I'm pretty sure I'm giving IZ grey hair :D Parallel wasn't something I considered (mostly because I hate panhards and side-to-side axle movement) but I think you have a good point there, 'cause this shizzle is giving me migraines...

Techie, I've been checking out Dezert Ranger front end stuff for a while, I'm definitely going to lose the torsion bars and go coilover after the rear suspension gets figured out. Just haven't figured out how to work the whole 'lowering' aspect into that equation (not safely anyway), since we all know that there is no such thing as drop control arms or spindles for 2nd Gens :(
 






I'm pretty sure I'm giving IZ grey hair :D Parallel wasn't something I considered (mostly because I hate panhards and side-to-side axle movement) but I think you have a good point there, 'cause this shizzle is giving me migraines...
You dont really have to worry about side-to-side movements for the street considering the suspension travel is probably going to be less than stock.
 


















My bad, I meant the things I've seen on their forum :p: I'm still curious as to the potential differences in handling of the first two designs that I posted.
 






Here's how they do it for classic Mustangs.

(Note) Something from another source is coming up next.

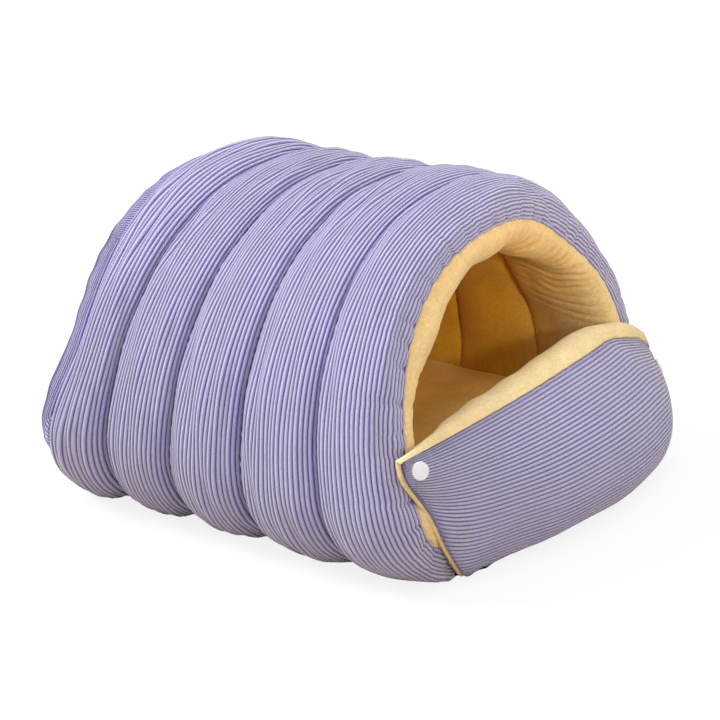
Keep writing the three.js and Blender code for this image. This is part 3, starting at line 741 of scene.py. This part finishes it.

From what I know, it works pretty dang well :)

108397.jpg
 












I'm still curious as to the potential differences in handling of the first two designs that I posted.
I tried to look for my suspension book last night but unfortunately, the fail-boat sailed in (I'll try again later). But I have this vague recollection that the inverted triangulation (first pic) has a "jacking" effect under hard acceleration which tilts the chassis to one side (more so than normal) due to torque.
 






Just about every 4 link I setup they are like the first pic, don't weld your tabs to the cast diff unless you really know what your doing and have the propper equipment. You could do a parallel with a watts link as well. But either way I would run longer bars than shown. At least 24-26" for the straight bars.